CHALLENGE —
Search the listing below for the string "slide" and copy every line where it occurs.

RECORDS SUPPLIED —
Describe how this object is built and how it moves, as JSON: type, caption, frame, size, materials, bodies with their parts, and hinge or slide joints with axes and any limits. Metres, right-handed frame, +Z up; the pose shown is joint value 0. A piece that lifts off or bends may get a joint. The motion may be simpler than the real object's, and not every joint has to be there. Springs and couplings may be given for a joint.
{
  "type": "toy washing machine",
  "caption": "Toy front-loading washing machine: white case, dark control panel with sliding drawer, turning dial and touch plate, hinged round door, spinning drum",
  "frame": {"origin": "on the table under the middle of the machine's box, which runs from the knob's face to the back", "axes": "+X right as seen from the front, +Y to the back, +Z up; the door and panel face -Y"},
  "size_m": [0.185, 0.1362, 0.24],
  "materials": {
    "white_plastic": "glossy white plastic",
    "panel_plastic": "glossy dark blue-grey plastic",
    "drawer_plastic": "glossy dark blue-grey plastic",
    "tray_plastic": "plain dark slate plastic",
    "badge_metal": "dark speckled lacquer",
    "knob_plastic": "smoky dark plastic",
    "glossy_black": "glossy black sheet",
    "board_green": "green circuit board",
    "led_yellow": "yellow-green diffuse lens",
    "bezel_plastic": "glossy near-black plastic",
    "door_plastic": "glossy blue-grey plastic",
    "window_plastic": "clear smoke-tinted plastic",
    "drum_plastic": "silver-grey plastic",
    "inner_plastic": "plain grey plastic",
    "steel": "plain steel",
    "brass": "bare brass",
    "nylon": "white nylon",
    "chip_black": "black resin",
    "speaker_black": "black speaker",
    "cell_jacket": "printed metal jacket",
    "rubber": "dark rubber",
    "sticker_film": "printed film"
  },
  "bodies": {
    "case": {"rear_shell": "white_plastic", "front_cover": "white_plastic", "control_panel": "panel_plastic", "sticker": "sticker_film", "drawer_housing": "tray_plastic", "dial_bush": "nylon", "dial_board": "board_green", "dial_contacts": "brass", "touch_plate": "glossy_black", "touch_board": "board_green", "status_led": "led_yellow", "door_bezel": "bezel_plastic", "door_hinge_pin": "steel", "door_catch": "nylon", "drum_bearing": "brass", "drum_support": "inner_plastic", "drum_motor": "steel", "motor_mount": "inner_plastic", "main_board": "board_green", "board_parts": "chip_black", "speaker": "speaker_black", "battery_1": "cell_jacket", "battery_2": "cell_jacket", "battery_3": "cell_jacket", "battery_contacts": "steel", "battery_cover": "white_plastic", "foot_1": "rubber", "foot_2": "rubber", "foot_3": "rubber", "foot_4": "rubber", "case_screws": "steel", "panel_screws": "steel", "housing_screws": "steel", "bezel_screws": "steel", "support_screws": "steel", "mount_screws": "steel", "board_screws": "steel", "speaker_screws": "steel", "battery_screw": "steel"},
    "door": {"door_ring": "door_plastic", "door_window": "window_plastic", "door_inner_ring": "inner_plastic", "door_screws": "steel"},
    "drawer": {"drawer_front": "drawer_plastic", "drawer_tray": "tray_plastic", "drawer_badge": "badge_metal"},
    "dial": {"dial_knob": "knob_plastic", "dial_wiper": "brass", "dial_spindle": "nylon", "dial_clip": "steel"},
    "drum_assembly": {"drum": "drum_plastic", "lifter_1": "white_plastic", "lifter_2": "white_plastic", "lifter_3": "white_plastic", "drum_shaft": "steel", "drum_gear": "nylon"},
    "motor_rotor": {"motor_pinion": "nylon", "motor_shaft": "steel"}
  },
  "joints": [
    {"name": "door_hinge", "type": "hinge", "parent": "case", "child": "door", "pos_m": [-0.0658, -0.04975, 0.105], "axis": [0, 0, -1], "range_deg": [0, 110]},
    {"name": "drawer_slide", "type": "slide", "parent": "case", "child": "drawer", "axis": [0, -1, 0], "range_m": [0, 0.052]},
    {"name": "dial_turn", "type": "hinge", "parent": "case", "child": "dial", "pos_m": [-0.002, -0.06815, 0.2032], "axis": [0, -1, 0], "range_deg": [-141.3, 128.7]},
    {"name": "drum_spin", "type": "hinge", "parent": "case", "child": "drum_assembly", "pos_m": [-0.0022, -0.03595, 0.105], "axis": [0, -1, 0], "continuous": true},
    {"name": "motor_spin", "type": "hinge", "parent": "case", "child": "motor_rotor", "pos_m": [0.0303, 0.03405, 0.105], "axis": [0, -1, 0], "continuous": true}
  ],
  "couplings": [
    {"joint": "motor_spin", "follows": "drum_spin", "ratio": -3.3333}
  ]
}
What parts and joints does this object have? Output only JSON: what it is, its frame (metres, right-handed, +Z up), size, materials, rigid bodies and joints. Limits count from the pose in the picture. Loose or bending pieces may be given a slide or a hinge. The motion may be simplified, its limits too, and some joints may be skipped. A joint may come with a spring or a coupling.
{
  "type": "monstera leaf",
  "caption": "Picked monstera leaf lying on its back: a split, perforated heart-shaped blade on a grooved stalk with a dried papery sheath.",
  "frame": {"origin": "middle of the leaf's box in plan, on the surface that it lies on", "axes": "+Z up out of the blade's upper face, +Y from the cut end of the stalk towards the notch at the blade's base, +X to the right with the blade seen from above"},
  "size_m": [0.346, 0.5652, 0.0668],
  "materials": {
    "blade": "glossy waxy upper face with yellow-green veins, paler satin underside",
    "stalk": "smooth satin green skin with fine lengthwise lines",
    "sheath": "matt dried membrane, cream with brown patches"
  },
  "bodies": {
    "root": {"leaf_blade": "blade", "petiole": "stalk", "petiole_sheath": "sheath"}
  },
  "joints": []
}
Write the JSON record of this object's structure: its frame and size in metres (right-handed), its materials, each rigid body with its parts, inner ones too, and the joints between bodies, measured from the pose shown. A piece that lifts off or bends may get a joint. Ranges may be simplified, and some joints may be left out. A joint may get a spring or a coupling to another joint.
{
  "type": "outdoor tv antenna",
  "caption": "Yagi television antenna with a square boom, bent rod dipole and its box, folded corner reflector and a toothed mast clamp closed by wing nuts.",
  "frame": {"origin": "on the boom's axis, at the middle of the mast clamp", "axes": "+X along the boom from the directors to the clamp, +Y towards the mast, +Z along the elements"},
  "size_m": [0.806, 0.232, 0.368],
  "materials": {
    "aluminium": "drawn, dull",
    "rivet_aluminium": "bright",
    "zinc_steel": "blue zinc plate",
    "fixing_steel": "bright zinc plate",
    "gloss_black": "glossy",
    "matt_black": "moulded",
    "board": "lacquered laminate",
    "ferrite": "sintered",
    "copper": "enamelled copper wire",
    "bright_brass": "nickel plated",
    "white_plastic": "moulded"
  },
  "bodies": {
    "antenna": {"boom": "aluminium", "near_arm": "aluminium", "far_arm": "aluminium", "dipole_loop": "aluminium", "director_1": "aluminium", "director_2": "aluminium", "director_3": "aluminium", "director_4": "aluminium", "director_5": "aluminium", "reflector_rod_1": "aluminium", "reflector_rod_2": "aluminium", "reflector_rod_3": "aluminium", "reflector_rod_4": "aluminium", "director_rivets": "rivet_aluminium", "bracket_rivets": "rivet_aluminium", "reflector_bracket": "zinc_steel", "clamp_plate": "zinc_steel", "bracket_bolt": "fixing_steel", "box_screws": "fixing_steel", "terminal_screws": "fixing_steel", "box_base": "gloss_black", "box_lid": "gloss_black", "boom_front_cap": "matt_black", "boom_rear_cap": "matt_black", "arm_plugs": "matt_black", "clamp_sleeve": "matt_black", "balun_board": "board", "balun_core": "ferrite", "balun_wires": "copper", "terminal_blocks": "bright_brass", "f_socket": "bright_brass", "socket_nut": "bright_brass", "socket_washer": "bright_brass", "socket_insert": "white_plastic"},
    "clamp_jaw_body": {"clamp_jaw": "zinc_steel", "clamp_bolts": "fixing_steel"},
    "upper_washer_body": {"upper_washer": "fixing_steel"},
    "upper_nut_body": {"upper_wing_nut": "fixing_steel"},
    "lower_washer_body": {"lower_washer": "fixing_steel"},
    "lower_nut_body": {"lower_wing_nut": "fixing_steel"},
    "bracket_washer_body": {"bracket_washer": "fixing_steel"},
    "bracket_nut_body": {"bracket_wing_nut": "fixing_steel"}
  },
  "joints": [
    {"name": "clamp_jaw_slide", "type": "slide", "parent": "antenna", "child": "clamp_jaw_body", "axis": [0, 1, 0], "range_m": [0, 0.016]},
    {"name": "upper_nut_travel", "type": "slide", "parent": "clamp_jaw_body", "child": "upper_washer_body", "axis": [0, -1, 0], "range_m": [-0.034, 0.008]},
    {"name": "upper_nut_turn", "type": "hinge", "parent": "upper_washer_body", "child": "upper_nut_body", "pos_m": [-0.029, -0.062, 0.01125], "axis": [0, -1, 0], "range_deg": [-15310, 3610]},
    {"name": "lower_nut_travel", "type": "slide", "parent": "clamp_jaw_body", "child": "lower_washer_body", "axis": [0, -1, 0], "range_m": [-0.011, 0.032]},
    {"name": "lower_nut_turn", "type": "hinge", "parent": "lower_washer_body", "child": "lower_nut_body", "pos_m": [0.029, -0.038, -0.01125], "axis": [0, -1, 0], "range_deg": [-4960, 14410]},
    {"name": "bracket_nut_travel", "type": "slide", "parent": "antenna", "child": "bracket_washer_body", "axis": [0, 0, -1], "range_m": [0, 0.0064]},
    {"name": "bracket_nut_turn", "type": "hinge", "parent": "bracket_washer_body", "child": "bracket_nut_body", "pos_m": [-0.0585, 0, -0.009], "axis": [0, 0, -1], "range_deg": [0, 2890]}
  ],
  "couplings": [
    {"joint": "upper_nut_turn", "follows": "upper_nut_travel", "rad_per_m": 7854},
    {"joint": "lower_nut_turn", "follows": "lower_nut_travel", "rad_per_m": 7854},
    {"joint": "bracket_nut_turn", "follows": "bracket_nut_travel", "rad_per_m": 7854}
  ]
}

TASK SOLUTION —
Describe how this object is built and how it moves, as JSON: type, caption, frame, size, materials, bodies with their parts, and hinge or slide joints with axes and any limits. Metres, right-handed frame, +Z up; the pose shown is joint value 0. A piece that lifts off or bends may get a joint. The motion may be simpler than the real object's, and not every joint has to be there. Springs and couplings may be given for a joint.
    {"name": "drawer_slide", "type": "slide", "parent": "case", "child": "drawer", "axis": [0, -1, 0], "range_m": [0, 0.052]},
What parts and joints does this object have? Output only JSON: what it is, its frame (metres, right-handed, +Z up), size, materials, rigid bodies and joints. Limits count from the pose in the picture. Loose or bending pieces may be given a slide or a hinge. The motion may be simplified, its limits too, and some joints may be skipped. A joint may come with a spring or a coupling.
    {"name": "clamp_jaw_slide", "type": "slide", "parent": "antenna", "child": "clamp_jaw_body", "axis": [0, 1, 0], "range_m": [0, 0.016]},
    {"name": "upper_nut_travel", "type": "slide", "parent": "clamp_jaw_body", "child": "upper_washer_body", "axis": [0, -1, 0], "range_m": [-0.034, 0.008]},
    {"name": "lower_nut_travel", "type": "slide", "parent": "clamp_jaw_body", "child": "lower_washer_body", "axis": [0, -1, 0], "range_m": [-0.011, 0.032]},
    {"name": "bracket_nut_travel", "type": "slide", "parent": "antenna", "child": "bracket_washer_body", "axis": [0, 0, -1], "range_m": [0, 0.0064]},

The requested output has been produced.